Con il bianco e nero stabilisco la somiglianza con l’organico, cerco una mia rappresentazione autobiografica. Uno strato di colore, poi un altro, un colpo di ripresa, poi un altro, un colpo di pistola e poi un altro sono altrettanto passi verso il paesaggio del suono,precisazione di un momento, di un momento del fare fotografico che spero, ordinatamente, mi descriva, mi evidenzi. Questo istante fotografico implica la generosità di un saper fare: non si tratta di saper fotografare il già fotografato. Da qui i corpi senza fine di sfondo nella forma che non parla o di forma nello sfondo che non grida, che non riesce ad urlare. Come materia il corpo riunisce i frammenti della mia immagine, sente, pensa, compone questa immagine e mi rimanda la visibile coesione della sequenza, di un dispendio invisibile che si fa fotogramma, foto-grammatica più dei ventiquattro secondi e più delle necessità di svolgimento di una pellicola.
Con il colore extrafine, l’algoritmo è nullo. Da qui madre, padre e figlio del mio algoritmo, della mia fuzzy-logic, della mia teoria sfumata di matematica pura dell’immagine.

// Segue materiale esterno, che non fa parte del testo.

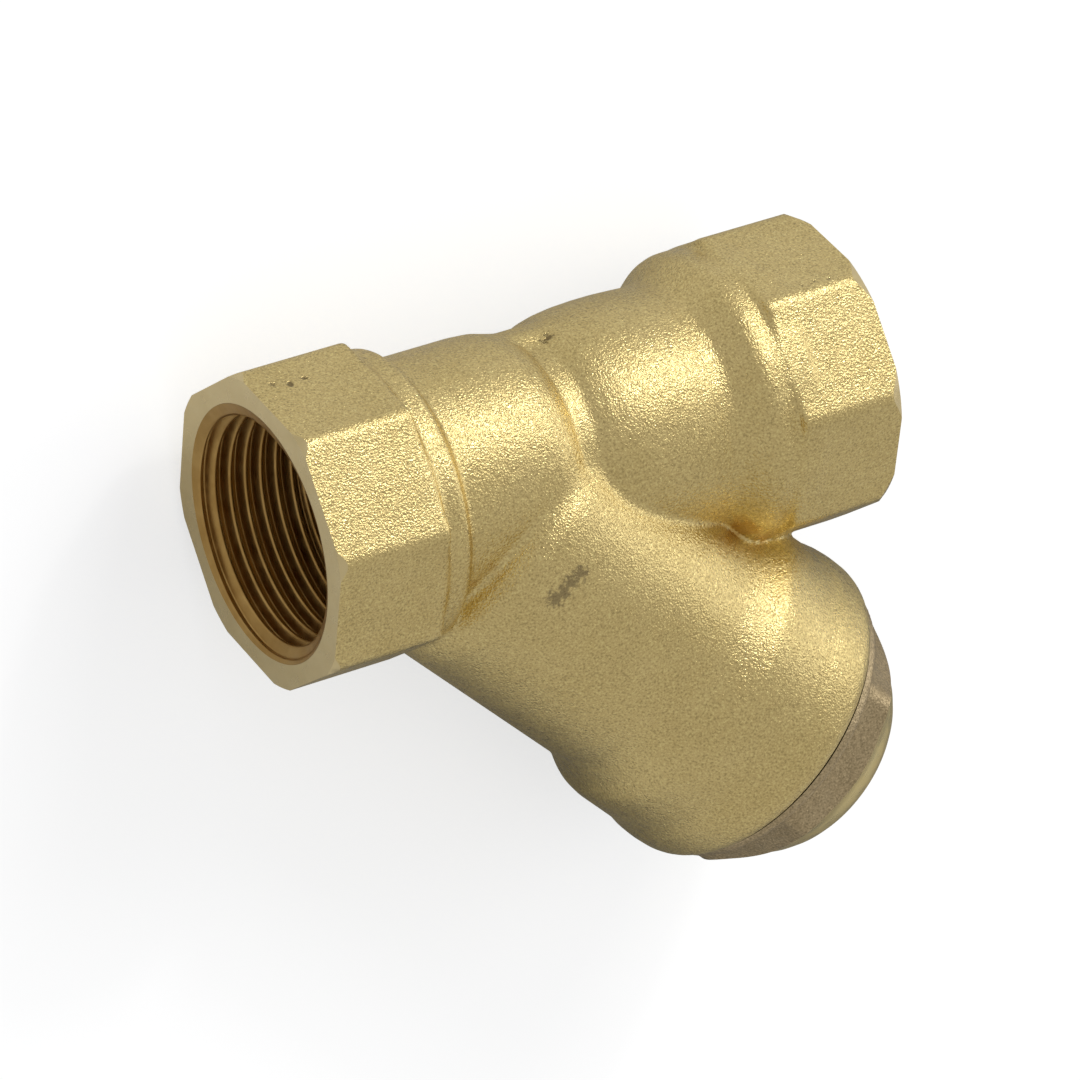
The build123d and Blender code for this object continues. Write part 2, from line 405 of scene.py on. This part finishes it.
def blasted_brass(name, dark, light, grain=1.0, roughness=0.38, stains=(), pits=(), crease_shade=()):
    n = Nodes(name)
    patches = n.noise(140, 3, 0.6)
    colour = n.ramp(patches, [(0.3, dark), (0.7, light)])
    speck = n.noise(4200, 1.0, 0.5)
    colour = n.mix(n.ramp(speck, [(0.52, 0.0), (0.72, 0.8)]), colour, [min(1, c * 1.3) for c in light])
    colour = n.mix(n.ramp(speck, [(0.3, 0.6), (0.46, 0.0)]), colour, [c * 0.55 for c in dark])
    fine = n.noise(4800, 1.0, 0.5)
    height = n.math("ADD", n.math("MULTIPLY", n.noise(1900, 1.0, 0.5), 0.45), fine)
    rough = n.ramp(n.noise(900, 2), [(0.3, roughness - 0.08), (0.7, roughness + 0.08)])
    # Painted shade: browner, darker spots in the creases at the top of the barrel and where the outlet meets the branch
    if crease_shade:
        colour = n.mix(n.math("MULTIPLY", spots(n, crease_shade, 1.2, 700), 0.75), colour, (0.58, 0.34, 0.08))
    if stains:
        colour = n.mix(n.math("MULTIPLY", spots(n, stains, 2.6), 0.6), colour, (0.16, 0.12, 0.08))
    if pits:
        hole = spots(n, pits, 2.6)
        colour = n.mix(n.math("MULTIPLY", hole, 0.8), colour, (0.16, 0.11, 0.05))
        height = n.math("SUBTRACT", height, hole)
    return n.finish(
        Base_Color=colour, Metallic=1.0, Roughness=rough, Normal=n.bump(height, 1.0, 0.000095 * grain)
    )


def turned_metal(name, dark, light, axis, roughness=0.25, lines=1.0, origin=(0, 0, 0)):
    """Machined metal with fine rings about an axis."""
    n = Nodes(name)
    centre = n.add("ShaderNodeVectorMath", {0: n.place, 1: origin}, operation="SUBTRACT").outputs[0]
    along = n.add("ShaderNodeVectorMath", {0: centre, 1: axis}, operation="DOT_PRODUCT").outputs["Value"]
    square = n.math("POWER", n.add("ShaderNodeVectorMath", {0: centre}, operation="LENGTH").outputs["Value"], 2.0)
    radius = n.math("SQRT", n.math("MAXIMUM", n.math("SUBTRACT", square, n.math("POWER", along, 2.0)), 0.0))
    rings = n.noise(9000, 2, 0.6, n.add("ShaderNodeCombineXYZ", {0: radius, 1: along}).outputs[0])
    patches = n.noise(300, 2, 0.6)
    colour = n.ramp(patches, [(0.3, dark), (0.7, light)])
    rough = n.ramp(n.noise(700, 2), [(0.3, roughness - 0.05), (0.7, roughness + 0.07)])
    return n.finish(Base_Color=colour, Metallic=1.0, Roughness=rough, Normal=n.bump(rings, 0.25 * lines, 0.00006))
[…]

In fotografia digitale, come nell’istante della sequenza, la conoscenza è inutile. Viene vissuta la temporalità. Conta soltanto il dispendio dei fotogrammi che, fra l’algoritmo e la sua rappresentazione, ricrea l’uno e l’altro matematico, l’uno e l’altro sonoro. La fotografia è qui l’intenzione postverbale del linguaggio. Quel che parla quando fotografo, o quando ho già fotografato e messo in movimento, quando ho già percepito e ho montato lì sul suono di un’idea, sul fraseggio di un distico, sulla verbalizzazione poetica di una dimensione rumorosa. In questa circolazione la voce della parola capta il vostro orecchio e l’ascolto dirige la percezione visiva,anzitutto capta il vostro sguardo cinesico. Fotografo per parlarvi,per riprendere nei vostri sguardi quanto perdo nella sequenza. La fotografia non mi rappresenta più del suono della parola, poiché la corrispondenza percettiva, tra suono e parola, riempie, mi rende presente nella rappresentazione …
Ma chi ha cominciato? Così faccio fotografie, al plurale faccio fotografie, per nascondermi e non vedere, per spiarmi e farmi assistere in questo distico poetico. E questo non ha nulla più a che vedere con l’immagine, con qualcuno che fa solo immagini.
Talvolta incontro nelle corrispondenze effetti di colore e riverberi di sensibilità verbale che evocano modi di riprendere la parsimonia di un videoclip. Lascio correre. Voglio conoscere la qualità dei rapporti di piacere che gli altri fotografi hanno con la canzone, con la poesia. Questo lavoro di fotografo che m’impegna per un certo tempo a vivere, a conoscere il rapporto di un altro con il colore è un esercizio fondamentale per acquisire un algoritmo originale che contiene tutto. In breve … sono il soggetto impressionabile di tutti gli effetti di colore e di suono … allora, allora soltanto, il mio gesto tocca lo shooting con imperfetta verità.
Può darsi che la fotografia, con la caducità dello scatto di una certa rappresentazione naturalistica, sia di fronte alla scoperta della sua ragione profonda … Un’etica e una pratica del senso al di là del senso che si annuncia e fa spettacolo.
… Attività complessa e difficile, la fotografia chiede a colui che la pratica di essere sicuro del suo desiderio di creare, cioè di saper vivere, con tutto quello che la parola e la sua totalità implicano.